• **The request**
Copy out the line that contains "rear_axle_left();", the line that contains "from mathutils import Matrix, Vector", and every line between them, exactly, and nothing else.
((
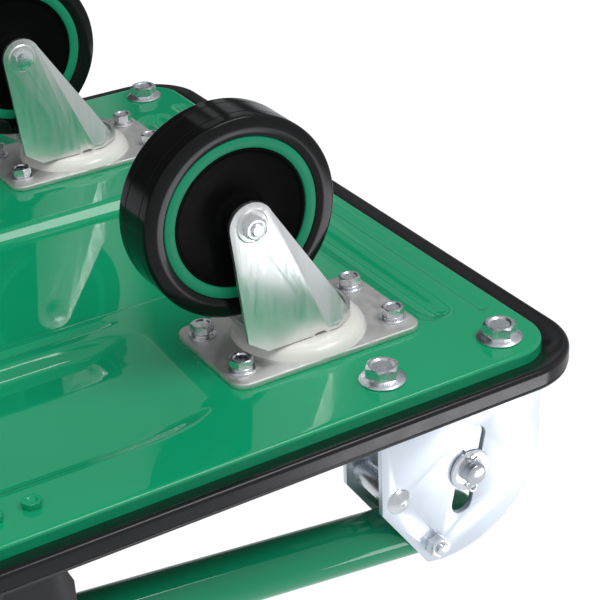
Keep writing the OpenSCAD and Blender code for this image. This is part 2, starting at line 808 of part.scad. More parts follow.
// Domed caps welded into the tube's rear ends
module handle_end_caps() {
  color(green) folded() for (s = [-1, 1]) translate([-dome_x, s*bracket_y, 0]) difference() {
    intersection() {
      sphere(tube_r);
      translate([-tube_d, -tube_d, -tube_d]) cube([tube_d, 2*tube_d, 2*tube_d]);
    }
    sphere(tube_r - tube_t);
  }
}

// Bushes that line the pivot holes and keep the tube centred between the cheeks
module handle_bushes() {
  l = cheek_space - 2*clear;
  color(cream) folded() for (s = [-1, 1]) translate([0, s*bracket_y + l/2, 0]) rotate([90, 0, 0])
    difference() {
      cylinder(d = bush_d, h = l);
      translate([0, 0, -1]) cylinder(d = pivot_bolt_d + 2*run, h = l + 2);
    }
}

// ---------- lock bar ----------

bar_half = bracket_y + bracket_w/2 + clear + washer_t + bar_end;
pin_y = bar_half - 3;
pin_d = 3.2;

module lock_bar() {
  color(zinc) translate([bar_x, bar_half, bar_z]) rotate([90, 0, 0]) difference() {
    cylinder(d = bar_d, h = 2*bar_half);
    for (z = [bar_half - pin_y, bar_half + pin_y])
      translate([0, 50, z]) rotate([90, 0, 0]) cylinder(d = pin_d, h = 100);
  }
}

module lock_washers() {
  color(zinc) both_sides() translate([bar_x, -bracket_y - bracket_w/2 - clear, bar_z])
    rotate([90, 0, 0]) difference() {
      cylinder(r = bar_d, h = washer_t);
      translate([0, 0, -1]) cylinder(d = bar_d, h = washer_t + 2);
    }
}

module split_pins() {
  leg = bar_d/2 + 6;
  color(zinc) both_sides() translate([bar_x, -pin_y, bar_z]) {
    translate([0, 0, -leg]) cylinder(d = pin_d, h = 2*leg - 4);
    translate([0, 0, leg - 3]) rotate([90, 0, 0]) rotate_extrude() translate([2.6, 0])
      circle(d = 1.6);
  }
}

deck_panel();
deck_mat();
edge_bumper();
bracket_right();
bracket_left();
bracket_bolts();
bracket_nuts();
stop_bolts();
stop_sleeves();
stop_nuts();
pivot_bolts();
pivot_nuts();
handle_rests();
rest_screws();
lock_springs();
castor_plate_rear_left();
castor_plate_rear_right();
fixed_fork_front_left();
fixed_fork_front_right();
castor_bolts();
castor_washers();
castor_nuts();
front_axles();
front_axle_nuts();
swivel_fork_left();
kingpin_left();
swivel_balls_left();
rear_axle_left();
rear_axle_nut_left();
swivel_fork_right();
kingpin_right();
swivel_balls_right();
rear_axle_right();
rear_axle_nut_right();
tyre_rear_left();
rim_rear_left();
hub_caps_rear_left();
bearing_rear_left();
tyre_rear_right();
rim_rear_right();
hub_caps_rear_right();
bearing_rear_right();
tyre_front_left();
rim_front_left();
hub_caps_front_left();
bearing_front_left();
tyre_front_right();
rim_front_right();
hub_caps_front_right();
bearing_front_right();
handle_tube();
handle_end_caps();
handle_bushes();
lock_bar();
lock_washers();
split_pins();
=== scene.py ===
# %% [markdown]
# # A platform trolley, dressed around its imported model
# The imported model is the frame: it says where every piece is and how big it is. Everything below
# is built in metres in that same frame, so nothing has to be fitted afterwards. Sizes are read from
# the frame's boxes and joints, and MM turns a maker's millimetres into metres.

# %% Load the frame
import json
import math
import bmesh
import bpy
from mathutils import Matrix, Vector

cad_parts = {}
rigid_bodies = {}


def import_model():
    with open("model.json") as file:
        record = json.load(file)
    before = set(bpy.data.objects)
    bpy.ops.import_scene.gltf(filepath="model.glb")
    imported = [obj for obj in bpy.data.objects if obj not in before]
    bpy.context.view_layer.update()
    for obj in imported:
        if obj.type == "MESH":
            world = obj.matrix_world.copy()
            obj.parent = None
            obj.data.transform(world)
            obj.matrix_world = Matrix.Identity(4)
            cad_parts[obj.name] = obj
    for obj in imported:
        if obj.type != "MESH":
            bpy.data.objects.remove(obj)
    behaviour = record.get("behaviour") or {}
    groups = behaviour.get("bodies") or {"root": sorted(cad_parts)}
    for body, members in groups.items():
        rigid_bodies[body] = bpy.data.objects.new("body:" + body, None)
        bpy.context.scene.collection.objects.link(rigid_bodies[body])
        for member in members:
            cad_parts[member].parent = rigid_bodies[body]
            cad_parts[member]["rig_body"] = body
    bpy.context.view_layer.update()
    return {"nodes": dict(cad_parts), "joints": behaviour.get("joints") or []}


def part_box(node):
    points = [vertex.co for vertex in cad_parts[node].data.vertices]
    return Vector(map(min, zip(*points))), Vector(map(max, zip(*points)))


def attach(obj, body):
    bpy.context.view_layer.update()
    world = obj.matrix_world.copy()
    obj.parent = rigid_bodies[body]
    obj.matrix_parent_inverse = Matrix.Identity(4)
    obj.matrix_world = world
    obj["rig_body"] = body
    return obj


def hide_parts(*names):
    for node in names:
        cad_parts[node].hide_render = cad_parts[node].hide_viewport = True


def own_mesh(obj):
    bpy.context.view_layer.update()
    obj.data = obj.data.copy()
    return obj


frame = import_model()
MM = 0.001
JOINTS = {j["name"]: j for j in frame["joints"]}

# %% [markdown]
# ## Measuring the frame
# A learner often types sizes twice, once in CAD and once in Blender, and then they drift apart.
# Here each size is measured on a CAD node once and gets a plain name.

# %% Sizes that the pieces share
def size_of(node):
    low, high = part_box(node)
    return low, high, high - low, (low + high) / 2


deck_low, deck_high, _, _ = size_of("deck_panel")
bump_low, bump_high, bump_size, _ = size_of("edge_bumper")
_, _, tyre_size, _ = size_of("tyre_rear_right")
plate_low, plate_high, plate_size, plate_mid = size_of("castor_plate_rear_right")
_, _, _, bracket_mid = size_of("bracket_right")

SHEET = 2 * MM
FLANGE = 9 * MM
CORNER = 30 * MM
HALF_L = deck_high.x - FLANGE
HALF_W = deck_high.y - FLANGE
UNDERSIDE = deck_low.z
WHEEL_R = tyre_size.z / 2
WHEEL_W = tyre_size.y
CASTOR_X = (plate_high.x + plate_low.x) / -2
CASTOR_Y = abs(plate_mid.y)
PLATE_Z = UNDERSIDE - 4 * MM
print(f"deck {2000 * HALF_L:.0f} x {2000 * HALF_W:.0f} mm, wheel radius {1000 * WHEEL_R:.1f} mm")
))
• **Completed task**
rear_axle_left();
rear_axle_nut_left();
swivel_fork_right();
kingpin_right();
swivel_balls_right();
rear_axle_right();
rear_axle_nut_right();
tyre_rear_left();
rim_rear_left();
hub_caps_rear_left();
bearing_rear_left();
tyre_rear_right();
rim_rear_right();
hub_caps_rear_right();
bearing_rear_right();
tyre_front_left();
rim_front_left();
hub_caps_front_left();
bearing_front_left();
tyre_front_right();
rim_front_right();
hub_caps_front_right();
bearing_front_right();
handle_tube();
handle_end_caps();
handle_bushes();
lock_bar();
lock_washers();
split_pins();
=== scene.py ===
# %% [markdown]
# # A platform trolley, dressed around its imported model
# The imported model is the frame: it says where every piece is and how big it is. Everything below
# is built in metres in that same frame, so nothing has to be fitted afterwards. Sizes are read from
# the frame's boxes and joints, and MM turns a maker's millimetres into metres.

# %% Load the frame
import json
import math
import bmesh
import bpy
from mathutils import Matrix, Vector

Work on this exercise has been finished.